● EXERCISE: Identify the line in which "What parts and" appears, then reproduce that line and all remaining lines of the records word for word.

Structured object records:
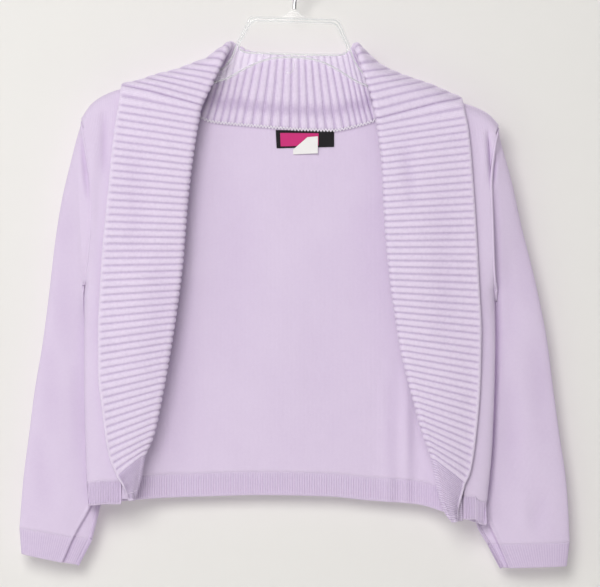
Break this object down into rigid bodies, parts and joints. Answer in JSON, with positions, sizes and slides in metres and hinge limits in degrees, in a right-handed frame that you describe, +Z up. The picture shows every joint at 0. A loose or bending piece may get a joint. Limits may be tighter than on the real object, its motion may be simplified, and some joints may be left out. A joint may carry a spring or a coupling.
{
  "type": "cardigan on a hanger",
  "caption": "Cropped knit cardigan with a wide ribbed shawl collar, hanging open on a clear hanger with a wire hook; its panels, collar and bands are separate cloth walls.",
  "frame": {"origin": "inner top of the hanger's hook, where it bears on a rail", "axes": "+Z up, the garment faces -Y, +X towards the wearer's left"},
  "size_m": [0.579, 0.0448, 0.6515],
  "materials": {
    "knit": "fine lilac jersey knit, matt and slightly fuzzy",
    "rib": "lilac rib knit, matt",
    "label": "black woven label, bare",
    "paper": "white printed-cloth label, bare",
    "plastic": "clear moulded plastic",
    "chrome": "bright plated wire"
  },
  "bodies": {
    "root": {"back": "knit", "back_hem": "rib", "right_front": "knit", "left_front": "knit", "right_front_hem": "rib", "left_front_hem": "rib", "right_sleeve": "knit", "left_sleeve": "knit", "right_cuff": "rib", "left_cuff": "rib", "collar_back": "rib", "collar_right_shoulder": "rib", "collar_left_shoulder": "rib", "right_lapel": "rib", "left_lapel": "rib", "label": "label", "size_label": "paper", "hanger": "plastic", "hanger_hook": "chrome"}
  },
  "joints": []
}
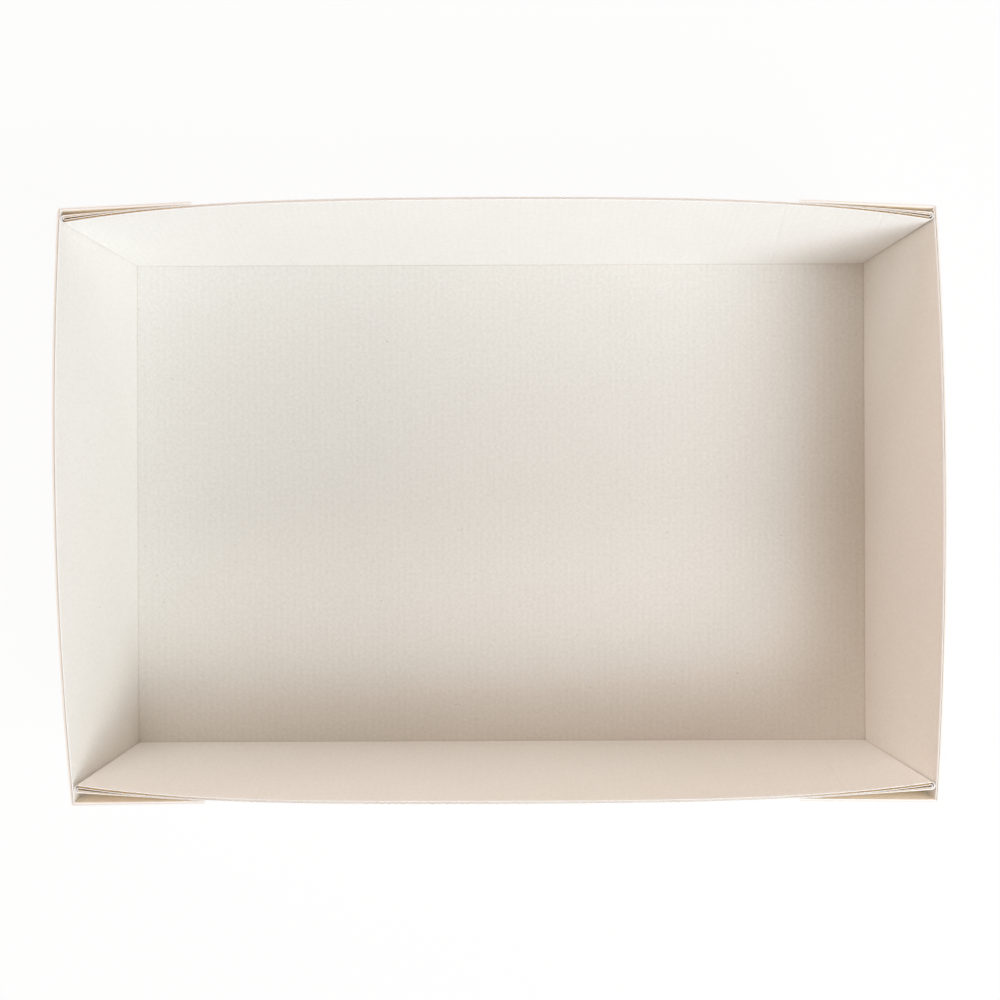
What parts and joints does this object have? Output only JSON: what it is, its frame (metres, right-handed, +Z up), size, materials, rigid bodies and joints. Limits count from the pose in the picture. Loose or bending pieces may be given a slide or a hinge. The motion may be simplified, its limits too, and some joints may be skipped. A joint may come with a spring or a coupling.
{
  "type": "corrugated board tray",
  "caption": "Open rectangular tray folded from one sheet of fine corrugated board, with webbed corners.",
  "frame": {"origin": "centre of the tray's underside", "axes": "+X along the long walls, +Y towards the back long wall, +Z up out of the open tray"},
  "size_m": [0.4088, 0.2778, 0.0865],
  "materials": {
    "board": "matt"
  },
  "bodies": {
    "root": {"tray": "board"}
  },
  "joints": []
}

● SOLUTION TO THIS TASK:
What parts and joints does this object have? Output only JSON: what it is, its frame (metres, right-handed, +Z up), size, materials, rigid bodies and joints. Limits count from the pose in the picture. Loose or bending pieces may be given a slide or a hinge. The motion may be simplified, its limits too, and some joints may be skipped. A joint may come with a spring or a coupling.
{
  "type": "corrugated board tray",
  "caption": "Open rectangular tray folded from one sheet of fine corrugated board, with webbed corners.",
  "frame": {"origin": "centre of the tray's underside", "axes": "+X along the long walls, +Y towards the back long wall, +Z up out of the open tray"},
  "size_m": [0.4088, 0.2778, 0.0865],
  "materials": {
    "board": "matt"
  },
  "bodies": {
    "root": {"tray": "board"}
  },
  "joints": []
}